The big winner this week in the fifty shades of brand association was Audi. In the book and film, nearly everyone drives one. The main protagonist Christian Grey drives a rather tasty Audi R8 Spyder. Given he is a card carrying sadomasochist one might have expected him to be driving a second-hand Jaguar, but apparently he only enjoys pain in the bedroom. He’s not the only one. As the story progresses, he buys Anastasia an Audi A3 because he believes they are “the safest car on the market”.

Not surprisingly, given it did not pay a penny for this amazing publicity, Audi’s marketing team has been pinching itself. “Audi is a brand that symbolises performance, technology and modern design,” said Loren Angelo, director of marketing at Audi of America, when asked about the appearance of Audi cars in E.L. James’s books and film. “The natural inclusion of our hottest models in this series illustrates how Audi has become synonymous with sophisticated luxury.” And nipple clamps Loren, don’t forget the nipple clamps.

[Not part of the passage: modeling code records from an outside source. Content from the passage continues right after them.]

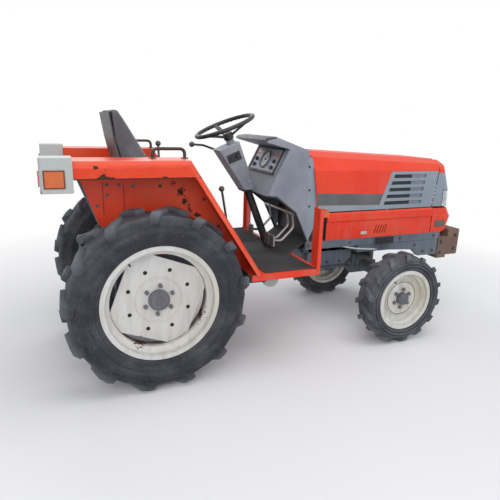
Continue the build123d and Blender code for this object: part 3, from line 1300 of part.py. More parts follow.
def bumper():
    """The lower front, below the nose and on the ends of the rails."""
    outer = plan_loft(BUMPER_FRONT, HOOD_HALF_W, NOSE_CORNER_R, 0)
    low_z = BUMPER_FRONT[0][0]
    top_z = BUMPER_FRONT[-1][0]
    levels = ((low_z - MOVE_GAP, BUMPER_FRONT[0][1]),) + BUMPER_FRONT[1:-1]
    levels += ((top_z + MOVE_GAP, BUMPER_FRONT[-1][1]),)
    cavity = plan_loft(levels, HOOD_HALF_W, NOSE_CORNER_R, NOSE_T)
    rear_x = PANEL_FRONT_X + NOSE_GAP
    rear = block(0, rear_x, -2 * HOOD_HALF_W, 2 * HOOD_HALF_W, 0, 2 * top_z)
    return outer - cavity - rear


def side_panels():
    """Long lower panels with a ledge and five slanted vents, on top of the rails."""
    y = HOOD_HALF_W
    profile = [
        (y - PANEL_T, PANEL_LOW_Z), (y, PANEL_LOW_Z), (y, PANEL_LEDGE_Z - PANEL_LEDGE_OUT),
        (y + PANEL_LEDGE_OUT, PANEL_LEDGE_Z), (y + PANEL_LEDGE_OUT, PANEL_TOP_Z - 2 * PANEL_T),
        (y, PANEL_TOP_Z), (y - PANEL_T, PANEL_TOP_Z),
    ]
    panel = end_prism(profile, PANEL_REAR_X, PANEL_FRONT_X)
    low_z = PANEL_LOW_Z + 24
    for k in range(VENTS):
        x = VENT_X0 + k * VENT_PITCH
        panel -= side_prism([(x, low_z), (x + VENT_W, low_z),
                             (x + VENT_W + VENT_LEAN, low_z + VENT_H),
                             (x + VENT_LEAN, low_z + VENT_H)], y - 2 * PANEL_T, y + PANEL_T)
    return both(panel)


def exhaust_guard():
    """A black slotted guard on the right rail with the outlet behind it."""
    y0 = RAIL_HALF_W
    guard = block(GUARD_X, GUARD_X + GUARD_L, y0, y0 + GUARD_T, RAIL_LOW_Z + PANEL_T,
                  RAIL_TOP_Z - PANEL_T)
    for k in range(GUARD_SLOTS):
        x = GUARD_X + (k + 0.3) * GUARD_L / GUARD_SLOTS
        guard -= block(x, x + GUARD_L / GUARD_SLOTS / 2, y0 + PANEL_T, y0 + GUARD_T,
                       RAIL_LOW_Z + 2 * PANEL_T, RAIL_TOP_Z - 2 * PANEL_T)
    return flip(guard)


def oil_filter():
    y0 = -MID_CASE_HALF_W
    can = cross_rod(FILTER_X, FILTER_Z, FILTER_R, y0 - FILTER_L, y0)
    return fillet(can.edges().filter_by(GeomType.CIRCLE).sort_by(Axis.Y)[0], RIM_T)


def side_box():
    """The black box under the right side of the platform."""
    box = block(BOX_X, BOX_X + BOX_L, -BOX_Y - BOX_W, -BOX_Y, FLOOR_Z - BOX_H, FLOOR_Z)
    return fillet(box.edges().filter_by(Axis.Z), RIM_T)


def front_weights():
    """The cast weight bracket on the rail ends with the plates side by side on its front."""
    x = RAIL_FRONT_X
    side = block(x, x + BRACKET_L, BRACKET_IN_Y, HOOD_HALF_W, BRACKET_LOW_Z, BRACKET_TOP_Z)
    side += block(x, x + PANEL_T, BRACKET_IN_Y, HOOD_HALF_W, BRACKET_TOP_Z, RAIL_TOP_Z)
    unit = both(side)
    unit += block(x + BRACKET_L / 2, x + BRACKET_L, -HOOD_HALF_W, HOOD_HALF_W,
                  BRACKET_LOW_Z + BRACKET_L / 2, BRACKET_TOP_Z - BRACKET_L / 2)
    x0 = x + BRACKET_L
    total = WEIGHTS * WEIGHT_T + (WEIGHTS - 1) * WEIGHT_GAP
    for k in range(WEIGHTS):
        y = -total / 2 + k * (WEIGHT_T + WEIGHT_GAP)
        plate = block(x0, x0 + WEIGHT_L, y, y + WEIGHT_T, WEIGHT_LOW_Z, WEIGHT_TOP_Z)
        unit += fillet(plate.edges().filter_by(Axis.Y).sort_by(Axis.X)[-2:], 2 * RIM_T)
    return unit


# The finished tractor
def build_nodes():
    nodes = {}
    add_wheels(nodes)
    left = knuckle_left()
    nodes["knuckle_left"] = left
    nodes["knuckle_right"] = flip(left)
    for make in (tie_rod, front_axle, front_frame, transmission_case, axle_housings,
                 hitch_brackets, engine_block,
                 floor_plate, fenders, fender_stays, tail_lamps, lamp_lenses, grab_handles,
                 seat_frame, seat_cushion, seat_base, lift_arms, lift_rods, lower_links,
                 pto_shaft, dash_cowl, instrument_panel, steering_wheel, steering_column,
                 control_levers, pedals, hood, hood_louvres, nose_panel, grille, headlamps,
                 bumper, side_panels, oil_filter, side_box, front_weights):
        nodes[make.__name__] = make()
    return nodes


def whole_box(nodes):
    boxes = [shape.bounding_box() for shape in nodes.values()]
    low = [min(getattr(b.min, a) for b in boxes) for a in "XYZ"]
    high = [max(getattr(b.max, a) for b in boxes) for a in "XYZ"]
    return low, high


NODES = build_nodes()
LOW, HIGH = whole_box(NODES)
SHIFT_X = -(LOW[0] + HIGH[0]) / 2
os.makedirs("parts", exist_ok=True)
for name, shape in NODES.items():
    export_step(Pos(SHIFT_X, 0, 0) * shape, os.path.join("parts", name + ".step"))
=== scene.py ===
"""The looks of a compact farm tractor: finishes, small fittings, light and camera."""
import json
import math

import bmesh
import bpy
from mathutils import Matrix, Vector


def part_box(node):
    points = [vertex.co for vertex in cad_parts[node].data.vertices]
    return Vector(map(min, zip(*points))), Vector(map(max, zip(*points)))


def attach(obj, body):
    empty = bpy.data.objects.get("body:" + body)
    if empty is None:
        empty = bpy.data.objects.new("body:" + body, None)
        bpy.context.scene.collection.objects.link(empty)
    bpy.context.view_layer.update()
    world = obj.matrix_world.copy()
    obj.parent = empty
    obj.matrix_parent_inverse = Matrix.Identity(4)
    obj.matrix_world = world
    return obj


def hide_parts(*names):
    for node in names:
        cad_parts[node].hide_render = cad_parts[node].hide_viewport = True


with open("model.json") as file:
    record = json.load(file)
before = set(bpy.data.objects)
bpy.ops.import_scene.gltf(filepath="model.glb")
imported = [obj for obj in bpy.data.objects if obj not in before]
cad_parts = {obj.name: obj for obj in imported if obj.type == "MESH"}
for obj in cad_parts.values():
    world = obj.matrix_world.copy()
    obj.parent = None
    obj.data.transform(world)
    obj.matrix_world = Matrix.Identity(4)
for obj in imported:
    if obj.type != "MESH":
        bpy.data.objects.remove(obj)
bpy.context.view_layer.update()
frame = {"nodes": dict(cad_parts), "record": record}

SIDES = (1, -1)

# Reference places, in metres, read from the frame
LOW = {name: Vector(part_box(name)[0]) for name in frame["nodes"]}
HIGH = {name: Vector(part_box(name)[1]) for name in frame["nodes"]}


def middle(node):
    return (LOW[node] + HIGH[node]) / 2


REAR_HUB = middle("rear_rim_left")
FRONT_HUB = middle("front_rim_left")
REAR_X = REAR_HUB.x
FENDER_Y = HIGH["fenders"].y
FENDER_TOP_Z = HIGH["fenders"].z
WALL_Y = FENDER_Y - 0.210
REAR_FLANGE_R = HIGH["rear_rim_left"].z - REAR_HUB.z
FRONT_FLANGE_R = HIGH["front_rim_left"].z - FRONT_HUB.z

# Faces that several fittings stand on, in metres
FLOOR_TOP_Z = 0.566
FENDER_PANEL_Y = 0.350
FRONT_FACE_Y = 0.2378
FRONT_TRIM_Y = 0.2389
COWL_SIDE_Y = 0.2272
RAIL_SIDE_Y = 0.236
CASTING_Y = 0.232
REAR_CASE_Y = 0.135
GEAR_CASE_Y = 0.110
ENGINE_PLATE_Y = 0.150
REAR_CASE_BACK_X = -0.165


def at(x, y, z):
    """A place whose x is measured forward from the rear axle line."""
    return Vector((REAR_X + x, y, z))


def add_object(name, data):
    thing = bpy.data.objects.new(name, data)
    bpy.context.scene.collection.objects.link(thing)
    return thing


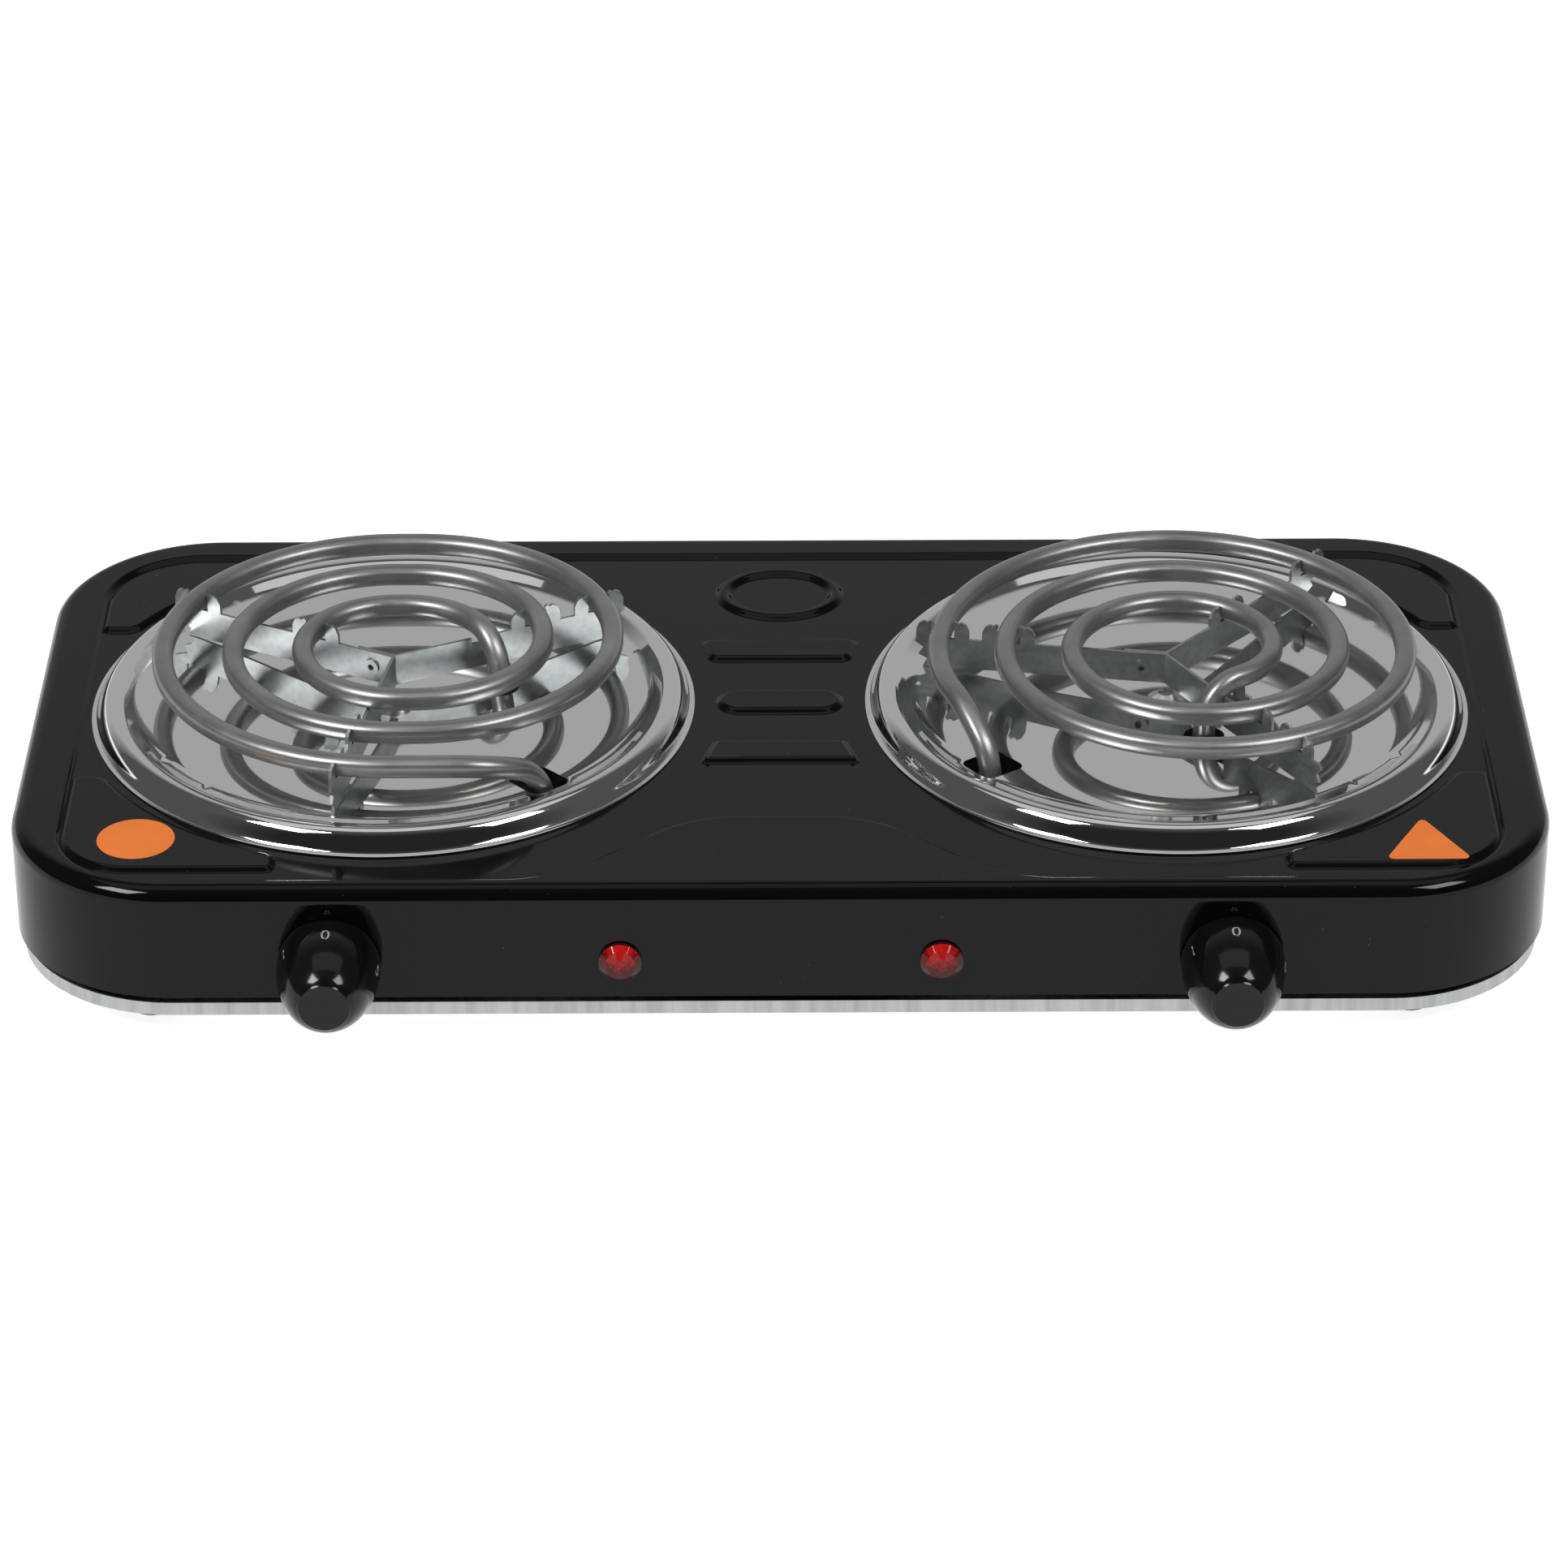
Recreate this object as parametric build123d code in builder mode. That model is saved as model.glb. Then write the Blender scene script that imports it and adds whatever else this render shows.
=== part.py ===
from build123d import *
import os
from math import atan2, cos, degrees, radians, sin, sqrt

# Two-burner electric hot plate with tubular spiral elements over chromed drip pans, in a pressed and
# enamelled steel housing on four rubber feet. Millimetres, +Z up, +X to the user's right, +Y away from
# the user. The origin is under the middle of the overall box, on the surface that the feet stand on.

# --- Housing ---
PAN_RADIUS = 92.5  # of the drip pans, which the whole plan follows
PAN_GAP = 52.4  # between the two drip pans
PAN_SIDE_MARGIN = 18.1  # from a drip pan to the side of the skirt
PAN_END_MARGIN = 18.8  # from a drip pan to the front and to the rear, on average
PAN_SPACING = 2 * PAN_RADIUS + PAN_GAP
BODY_WIDTH = PAN_SPACING + 2 * (PAN_RADIUS + PAN_SIDE_MARGIN)  # across the skirt
BODY_DEPTH = 2 * (PAN_RADIUS + PAN_END_MARGIN)  # front panel to rear wall
CORNER_RADIUS = 50.0  # of the skirt, in plan
EDGE_RADIUS = 5.0  # rolled edge between the top and the skirt
SHEET = 0.8  # enamelled steel
SKIRT_HEIGHT = 36.5  # lower edge to rim
RECESS_DEPTH = 1.5  # of the floor that the pans stand on, below the rim
RIM_SIDE = 14.8  # flat rim left standing round the recess
RIM_FRONT = 6.5
RIM_REAR = 13.0
RECESS_RADIUS = 30.0
PLATEAU_REACH = 35.8  # how far the rim juts back into the recess at the middle of the front
PLATEAU_REAR_WIDTH = 52.0
PLATEAU_FRONT_WIDTH = 132.0
PLATEAU_REAR_ROUND = 8.0
PLATEAU_FRONT_ROUND = 10.0

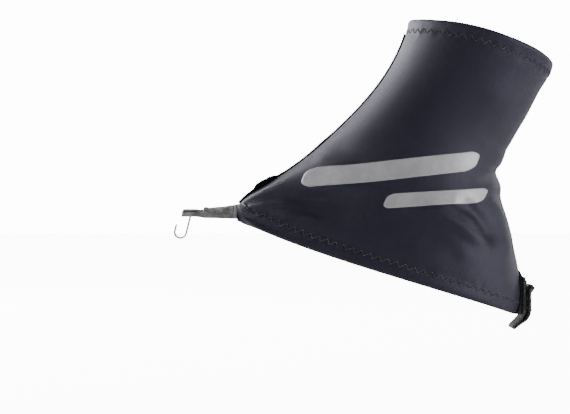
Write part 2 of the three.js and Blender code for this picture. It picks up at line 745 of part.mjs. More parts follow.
// Place behind the flap's front face at a distance along it, from 0 at the fold to 1 at the tip.
function besideFlap(s, behind) {
  const i = Math.min(Math.floor(s * (FLAP_LINE.length - 1)), FLAP_LINE.length - 2);
  const t = s * (FLAP_LINE.length - 1) - i;
  const at = FLAP_LINE[i].clone().lerp(FLAP_LINE[i + 1], t);
  return at.addScaledVector(FLAP_REARWARD[i].clone().lerp(FLAP_REARWARD[i + 1], t), behind);
}

const FLAP_TIP_SHARE = 0.88; // where the flap's turned-over tip begins
const FLAP_TIP_THICK = 0.9;

function flapShape() {
  const s = range(22, 0, 1);
  const rear = (t) => STRAP + FLAP_TIP_THICK * THREE.MathUtils.smoothstep(t, FLAP_TIP_SHARE - 0.03, FLAP_TIP_SHARE);
  return new THREE.Shape([...s.map((t) => besideFlap(t, 0)), ...[...s].reverse().map((t) => besideFlap(t, rear(t)))]);
}

addPart(heelFlap, "heel_flap", across(flapShape(), STRAP_WIDTH), MATERIALS.webbing);
addPart(
  upright,
  "heel_loop_patch",
  across(strapShape(downAt(LOOP_PATCH_TOP), downAt(PATCH_BOTTOM), LOOP_FACE, LOOP_FACE + PATCH, 2), PATCH_WIDTH),
  MATERIALS.loopPile,
);
addPart(
  heelFlap,
  "heel_hook_patch",
  across(strapShape(downAt(HOOK_PATCH_TOP), downAt(PATCH_BOTTOM), HOOK_FACE, HOOK_FACE + PATCH, 2), PATCH_WIDTH),
  MATERIALS.hookPile,
);

// Thread across the sewn end of the strap.
function strapThread() {
  const height = (STRAP_TOP + LOOP_PATCH_TOP) / 2;
  const half = STRAP_WIDTH / 2 - 1;
  const run = range(1, -half, half).map((y) => ({
    at: point(STRAP_FACE + STRAP + GAP + THREAD / 2, y, height),
    up: point(1, 0, 0),
    side: point(0, 0, 1),
  }));
  return loft(threadLoops(run));
}

// Thread round the outline of the hook patch, on the flap's rear face.
function flapThread() {
  const half = STRAP_WIDTH / 2 - FLAP_STITCH_INSET;
  const lift = STRAP + GAP + THREAD / 2;
  const place = (s, side, along) => {
    const p = besideFlap(s, lift);
    const q = besideFlap(s, lift + 1).sub(p).normalize();
    const up = point(q.x, 0, q.y);
    const inward = point(-q.y, 0, q.x).multiplyScalar(along).add(point(0, -side, 0));
    return { at: point(p.x, side * half, p.y), up, side: inward };
  };
  const [low, high] = FLAP_STITCH_ENDS;
  const middle = range(7, low, high).slice(1, -1);
  const run = [place(low, 1, 1), ...middle.map((s) => place(s, 1, 0)), place(high, 1, -1)];
  run.push(place(high, -1, -1), ...middle.reverse().map((s) => place(s, -1, 0)), place(low, -1, 1));
  return loft(threadLoops(run), true);
}

addPart(upright, "heel_strap_stitching", strapThread(), MATERIALS.thread);
addPart(heelFlap, "heel_flap_stitching", flapThread(), MATERIALS.thread);

const footing = besideStrap(STRAP_LENGTH - TAIL / 2, 0);
gaiter.position.set(-footing.x, 0, -footing.y);

export default gaiter;
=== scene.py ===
"""A short stretch-fabric trail gaiter in its worn shape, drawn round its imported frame.

The script works in millimetres and turns them into metres where a mesh is made. Two sets of axes are used:
the row's own, and the leaned one, whose third axis runs up the leg. The sleeve's rings lie square to that.
"""

import json
import math
from collections import namedtuple

import bpy
import numpy as np
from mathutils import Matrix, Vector
from mathutils.bvhtree import BVHTree
from numpy.polynomial import Chebyshev


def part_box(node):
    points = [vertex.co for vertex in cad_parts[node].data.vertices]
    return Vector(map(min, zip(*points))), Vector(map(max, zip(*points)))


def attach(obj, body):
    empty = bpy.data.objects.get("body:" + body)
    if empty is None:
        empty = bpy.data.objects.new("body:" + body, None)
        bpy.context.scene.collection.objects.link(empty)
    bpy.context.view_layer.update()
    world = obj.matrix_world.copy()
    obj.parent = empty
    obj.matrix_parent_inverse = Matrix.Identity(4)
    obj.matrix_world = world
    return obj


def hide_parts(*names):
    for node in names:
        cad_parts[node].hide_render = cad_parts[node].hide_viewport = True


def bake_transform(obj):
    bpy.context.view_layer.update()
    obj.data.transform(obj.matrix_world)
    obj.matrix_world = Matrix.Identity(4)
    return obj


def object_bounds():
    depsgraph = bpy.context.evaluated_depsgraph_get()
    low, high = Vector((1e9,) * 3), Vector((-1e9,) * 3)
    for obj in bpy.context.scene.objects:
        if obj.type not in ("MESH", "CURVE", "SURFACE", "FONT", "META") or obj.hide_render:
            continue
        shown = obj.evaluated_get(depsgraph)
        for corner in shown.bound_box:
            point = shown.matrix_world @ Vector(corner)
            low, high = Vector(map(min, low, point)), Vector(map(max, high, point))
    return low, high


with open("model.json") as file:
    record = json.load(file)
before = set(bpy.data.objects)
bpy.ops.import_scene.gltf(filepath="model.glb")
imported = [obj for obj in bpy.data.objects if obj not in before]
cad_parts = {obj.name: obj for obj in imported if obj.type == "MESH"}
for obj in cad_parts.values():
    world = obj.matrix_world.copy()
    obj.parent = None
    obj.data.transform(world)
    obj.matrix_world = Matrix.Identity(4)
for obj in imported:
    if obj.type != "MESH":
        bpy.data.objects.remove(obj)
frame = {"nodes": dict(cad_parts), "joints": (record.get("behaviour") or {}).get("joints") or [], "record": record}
CAD_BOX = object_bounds()

MM = 0.001
LEFT, RIGHT = -1, 1
SIDES = {"left": LEFT, "right": RIGHT}

# ---------------------------------------------------------------- camera

CAMERA_DISTANCE = 1100.0
VIEW_MIDDLE = (-133.7, 66.3)  # the view's middle, along the shoe and up
VIEW_WIDTH = 332.0
SENSOR_WIDTH = 36.0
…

To coincide with the release of the film, Audi has launched a very appealing 60-second spot in which a handsome stranger drives around New York in an R8. By now you can probably imagine the spot – women look over their spectacles while brewing coffee in dowdy offices chewing their bottom lip while the Grey-alike grabs his leather covered joystick with wild yet controlled strokes of masterful abandon.

 

Apparently it’s all about BDSM. As I have no clue what that acronym means, I am going to assume it stands for Brands Doing Stupid Marketing. You are released.